Isn't that always the way. I remember when I was filling out the form for an intra-district transfer for my youngest for academic reasons. (I planned to hold him back in kindergarten and wanted him to attend a diff elem school in the district so he wouldn't be stigmatized by the retention). Anyway, the school gave me a hard time about it and when I filled out the request form, 75% of it was for transfers for athletes who wanted to play for school X. So, academic transfers are PITA, sports are how can we make it easy for you.

Anonymous said...

You verbose meandering speaks so eloquently on the errors of the project but fail to mention even in its worst state its hundred times better then what exists now. But I am still left wondering do you dislike the project because of the architecture? Or because you think will hurt the city financially?

ericakoe said...

I appreciate Mr.
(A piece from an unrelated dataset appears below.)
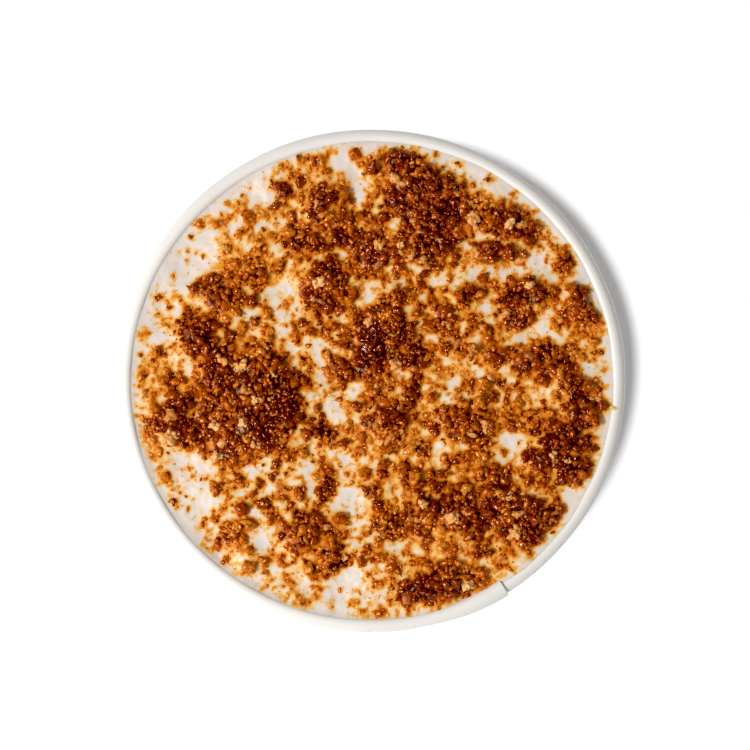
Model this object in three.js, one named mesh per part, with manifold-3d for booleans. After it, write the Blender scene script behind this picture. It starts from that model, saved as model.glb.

Eardley's open confession that Lexington as a place matters and that its urban policies can have an impact on its people. It sounds like the Downtown Development Authority has more interest in politics than creating a purposeful and intimate city. What a shame.

Geoff Sebesta said...

Hey, I really liked your article. It's a little prolix but that's cool, Lex. is a long-winded sort of place. In a weird way, I think events are shaking down in favor of the development plan you mention here. After all, with the complete self-destruction of the project, the Farmer's Market has essentially been handed a giant park. They know how to make money on the site, Dudley Webb doesn't, so I hope they get it.

I know you must be upset but, speaking as someone very familiar with Lexington but completely new to the story (I've been out of town for two years, and the first I heard of the project was when I tried to go to Busters and it wasn't there), I have to give my opinion that the good guys are gonna win this one.